Plus, I suspect there will be some serious pissing on the walls, as a couple dozen of the best copywriters on the planet stake out their place in the hierarchy.
God, it’s gonna be a sizzling weekend. I hope there’s a fight.
Personally, I would pay to hear Gary Bencivenga mumble in his sleep. He’s been a legend among copywriters for a very long time, and the secrets he holds in his brain are worth fortunes. I haven’t shelled out good money to attend a seminar in decades… but I was the FIRST guy to mail Gary a check for five grand (mere hours after he posted his intentions for the event) just to put my butt in a seat there.
No way was I missing this gig.
I’m sacrificing to be there, too. Flying out on the Red Eye (first class, but it’s still the friggin’ Red Eye), paying ransom-like room rates at whatever gilded Upper East Side dump the seminar is being held at, and trying to figure out how to parcel out my time.
I already have enough cocktail meetings promised to give an elephant a hangover. But that’s okay. Occasionally, I enjoy being overwhelmed.
I talked my longtime buddy (and master copywriter) David Deutsch into showing me part of the town after the seminar (he started his career as a writer for Ogilvy and Mather in NYC). I haven’t been to the Big Apple in fifteen years — and when I did go, I stayed with beatnik friends near the Village, and walked everywhere.
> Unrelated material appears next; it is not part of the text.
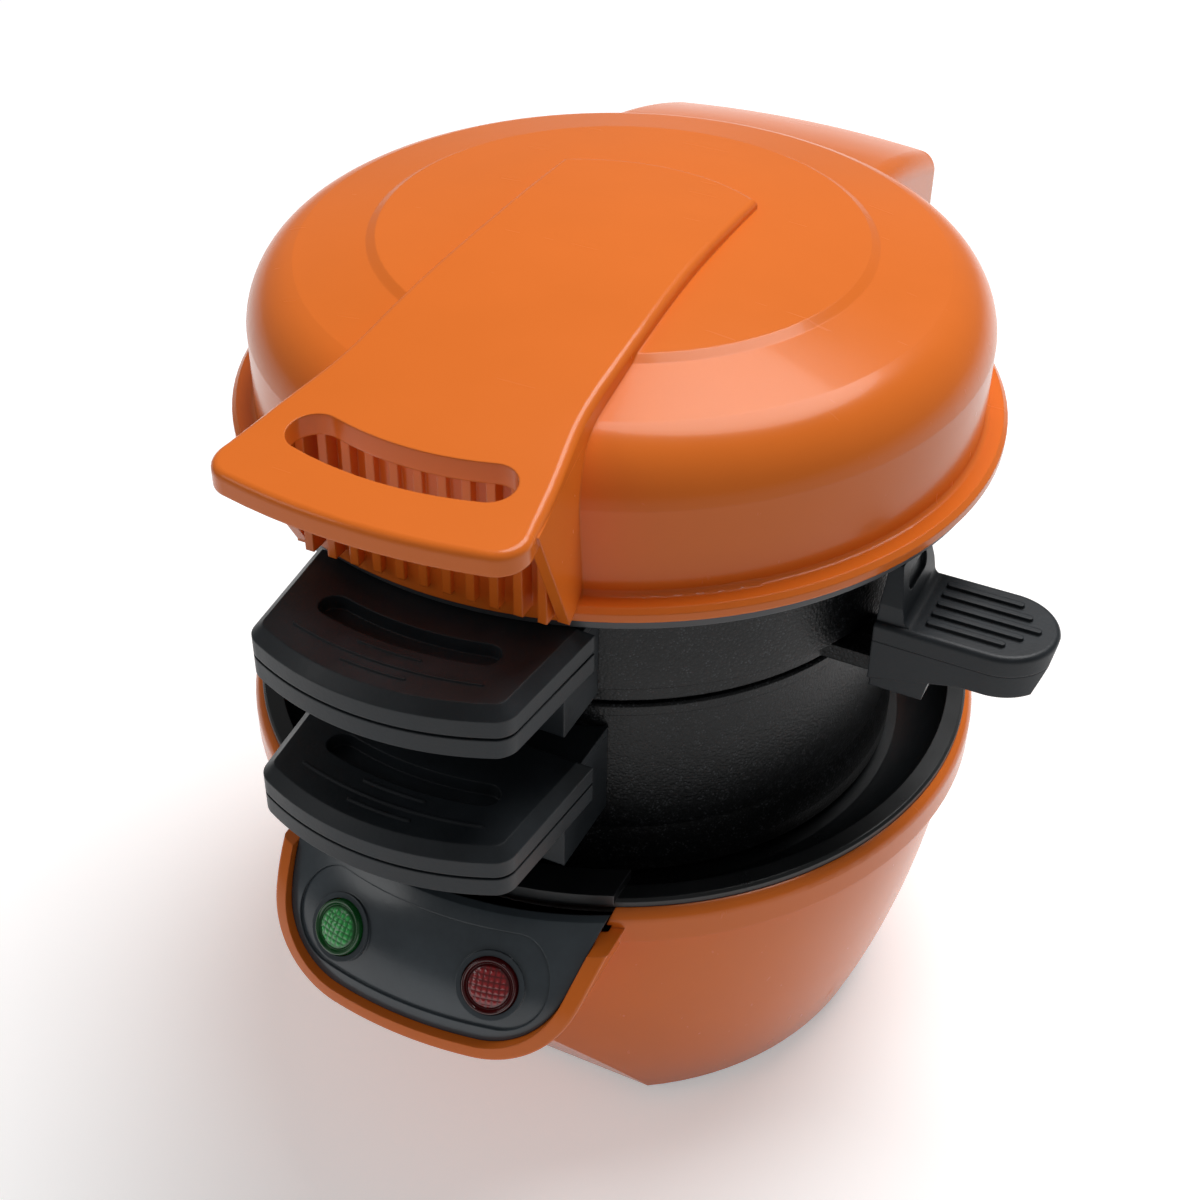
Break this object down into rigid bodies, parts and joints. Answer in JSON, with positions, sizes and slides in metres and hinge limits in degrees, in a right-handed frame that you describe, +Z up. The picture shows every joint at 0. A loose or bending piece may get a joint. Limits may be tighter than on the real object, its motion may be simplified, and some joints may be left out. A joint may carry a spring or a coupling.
{
  "type": "breakfast sandwich maker",
  "caption": "Countertop breakfast sandwich maker: round orange base, stacked cooking rings with a swinging plate, and a hinged domed lid with a long front handle.",
  "frame": {"origin": "on the floor under the middle of the whole object's box, side handle and lid handle included; the rings' upright axis is 8.06 mm towards -X of it", "axes": "+Z up, -Y towards the front handles and the lamps, +Y towards the hinge, +X towards the sliding plate's handle"},
  "size_m": [0.1558, 0.1794, 0.1605],
  "materials": {
    "orange_plastic": "glossy",
    "grey_panel": "satin",
    "dark_grip": "satin, slightly worn",
    "black_coating": "speckled non-stick",
    "dish_coating": "smooth satin",
    "liner_metal": "satin",
    "green_lamp": "translucent",
    "red_lamp": "translucent",
    "bulb_glass": "clear",
    "steel": "brushed",
    "heater_steel": "heat-darkened",
    "foot_rubber": "matt",
    "cover_plastic": "matt",
    "ceramic": "glazed white"
  },
  "bodies": {
    "base": {"base_shell": "orange_plastic", "bottom_cover": "cover_plastic", "rubber_feet": "foot_rubber", "cover_screws": "steel", "control_panel": "grey_panel", "green_lens": "green_lamp", "red_lens": "red_lamp", "neon_bulbs": "bulb_glass", "drip_dish": "dish_coating", "lower_hot_plate": "black_coating", "lower_heater": "heater_steel", "thermostat": "steel", "thermal_fuse": "steel", "terminal_block": "ceramic", "cord_bush": "foot_rubber", "hinge_pin": "steel"},
    "preheat_pin": {"thermostat_pin": "ceramic"},
    "lower_ring": {"bottom_ring": "black_coating", "bottom_handle_top": "dark_grip", "bottom_handle_base": "dark_grip", "bottom_handle_screws": "steel"},
    "upper_ring": {"top_ring": "black_coating", "top_handle_top": "dark_grip", "top_handle_base": "dark_grip", "top_handle_screws": "steel", "plate_pivot": "steel"},
    "sliding_plate": {"cooking_plate": "black_coating", "plate_handle_top": "dark_grip", "plate_handle_base": "dark_grip", "plate_handle_screw": "steel"},
    "lid": {"lid_shell": "orange_plastic", "lid_liner": "liner_metal", "upper_hot_plate": "black_coating", "upper_heater": "heater_steel", "lid_screws": "steel"}
  },
  "joints": [
    {"name": "lower_ring_hinge", "type": "hinge", "parent": "base", "child": "lower_ring", "pos_m": [-0.00806, 0.07875, 0.112], "axis": [1, 0, 0], "range_deg": [-40, 0]},
    {"name": "upper_ring_hinge", "type": "hinge", "parent": "lower_ring", "child": "upper_ring", "pos_m": [-0.00806, 0.07875, 0.112], "axis": [1, 0, 0], "range_deg": [-60, 0]},
    {"name": "lid_hinge", "type": "hinge", "parent": "upper_ring", "child": "lid", "pos_m": [-0.00806, 0.07875, 0.112], "axis": [-1, 0, 0], "range_deg": [0, 100]},
    {"name": "plate_swivel", "type": "hinge", "parent": "upper_ring", "child": "sliding_plate", "pos_m": [0.03684, 0.04565, 0.1008], "axis": [0, 0, 1], "range_deg": [0, 90]},
    {"name": "preheat_pin_slide", "type": "slide", "parent": "base", "child": "preheat_pin", "axis": [0, 0, 1], "range_m": [0, 0.0005]}
  ]
}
Very low-rent vacation, heavy on bars, strip clubs and late-night parties behind the scenes. I expect something much more civilized this round.
Gary Halbert, one of my oldest and closest friends, is even coming. That should give you an idea of the magnitude of the event. All the significant honchos from Rodale, Boardroom, Philllips and other top mailers will also be swarming the halls. My old agent, John Finn, a great guy and a super-smart insider, will be there with his son. My pal Harlan Kilstein is attending (one of my first freelance students to break $300,000 a year). Carl Galletti, who I haven’t talked to since the old Key West seminar days. And, jeez, I better stop here or I’ll leave someone out and get in trouble. The attendee list is, after all, a secret.
Rumors abound.
It’s the event of the year, and I’m going early and staying late (just like I used to do at college parties). I hate to leave the little lady and the dogs behind, but I gotta do it. I’ll muddle through, somehow.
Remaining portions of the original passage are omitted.